La Iglesia va peregrinando entre las persecuciones del mundo y los consuelos de Dios" (LG 8), anunciando la cruz y la muerte del Señor, hasta que El venga. Se vigoriza con la fuerza del Señor resucitado, para vencer con paciencia y con caridad sus propios sufrimientos y dificultades internas y externas y descubre fielmente en el mundo el misterio de Cristo, aunque entre penumbras, hasta que al fin de los tiempos se descubra con todo esplendor (CEC 771).
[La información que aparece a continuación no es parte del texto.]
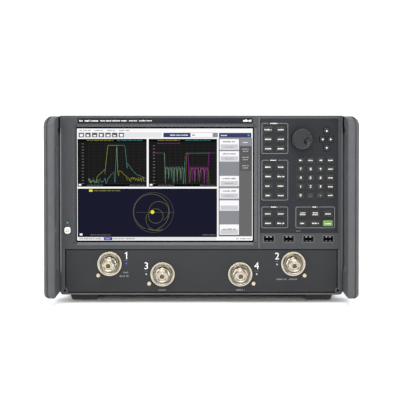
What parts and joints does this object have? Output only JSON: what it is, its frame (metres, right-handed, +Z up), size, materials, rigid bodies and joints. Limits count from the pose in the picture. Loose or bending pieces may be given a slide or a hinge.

Los acontecimientos y personas, que constituyen la historia de la Iglesia, nos interesan hoy a nosotros, que entramos en esa historia de salvación. La historia no es lo pasado, sino el pasado que llega vivo hasta el presente. El tiempo que va de Cristo a su parusía es el tiempo de la Iglesia en el mundo. Tiempo misterioso de crecimiento, semejante al grano de mostaza (Mt 13,31). Como el grano de trigo germina y brota, echa tallo y espiga, pero permanece siempre trigo (Mc 4,28), así la Iglesia se realiza en la historia con formas diversas, pero permanece siempre igual a sí misma, madurando hasta "completar en nosotros lo que falta a la pasión de Cristo" (Col 1,24). El cuerpo de Cristo es, pues, el verdadero sujeto de la historia. La historia de la Iglesia es la historia del seguimiento de Cristo a lo largo de sus veinte siglos.